At the same time, the company had another revenue of £439,000:

  • partly from lands, and
  • chiefly from the customs at their settlements.

At this time, their trade profits was:

  • at least £400,000 a year, according to their chairman before the House of Commons,
  • at least £500,000 a year, according to their accountant,
  • at least equal to the highest dividend that was to be paid to their proprietors, according to the lowest account.

So great a revenue might certainly have afforded an increase of £608,000 in their annual payments.

At the same time, it would have left a large sinking fund sufficient for speedy debt reduction.

In 1773, their debts increased by:

  • An arrear in the payment of the £400,000
  • Another payment to the custom-house for duties unpaid
  • A large debt to the bank for money borrowed
  • A fourth payment for bills drawn on them from India of more than £1,200,000 and wantonly accepted

These accumulated claims obliged them to:

  • immediately reduce their dividend to 6%, and
    • a release from further payment of the stipulated £400,000 a year, and
    • a loan of £1,400,000 to save them from immediate bankruptcy.

The great increase of their fortune only gave their staff :

  • a pretext for greater profusion, and
  • a cover for greater malversation

Their conduct was subjected to a parliamentary inquiry.

  • Several very important changes were made in the constitution of their government at home and abroad.
  • In India, their principal settlements of Madras, Bombay, and Calcutta were previously independent of one another.

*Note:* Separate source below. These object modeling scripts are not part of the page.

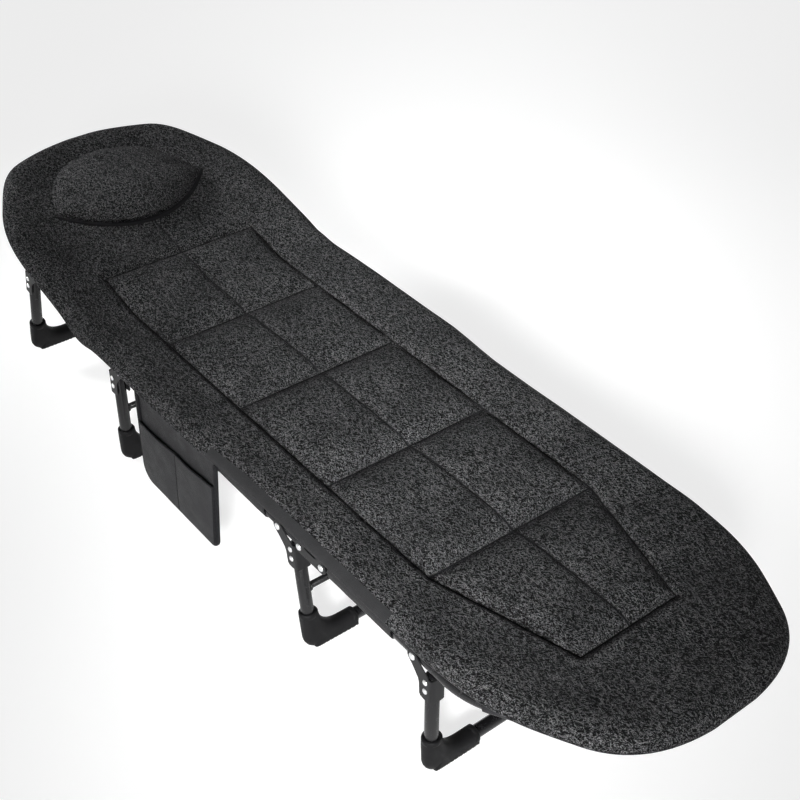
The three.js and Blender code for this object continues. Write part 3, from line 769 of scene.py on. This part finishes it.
def ripples(x, y, seed, scale):
    """Smooth uneven waves between -1 and 1, from a few crossing sines."""
    waves = np.random.default_rng(seed)
    total = np.zeros(np.shape(x))
    for _ in range(9):
        angle, phase = waves.uniform(0, 2 * math.pi, 2)
        size = scale * waves.uniform(0.6, 1.8)
        total = total + np.sin(2 * math.pi * (x * math.cos(angle) + y * math.sin(angle)) / size + phase)
    return total / 5


def rise(distance, reach, power=1.0):
    """0 on a seam, 1 well away from it."""
    return 1 - np.exp(-(np.maximum(distance, 0) / reach) ** power)


SEAM_Z = 0.2440            # the stitched lines, the rim and the underside, above the floor
RIM_Z = 0.2435
UNDER_Z = 0.2378


def over_hinge(px, py, reach, spread):
    """1 over either ratchet hinge, dying away around it."""
    return np.exp(-((px - HINGE.x) / reach) ** 2 - ((np.abs(py) - RAIL_Y) / spread) ** 2)


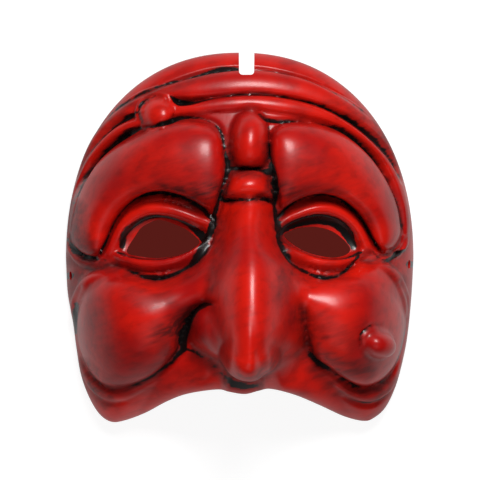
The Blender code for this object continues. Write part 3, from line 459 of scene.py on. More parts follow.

These were subjected to a governor-general who was assisted by a council of 4 assessors.
  • Parliament nominated this governor and council who were to reside at Calcutta.

Calcutta became the most important English settlement in India, replacing Madras.

  • The court of Calcutta was originally instituted for mercantile cases in the city.
  • It gradually extended its jurisdiction with the extension of the empire.
  • It was replaced with a new supreme court.
    • It had a chief justice and 3 judges to be appointed by the crown.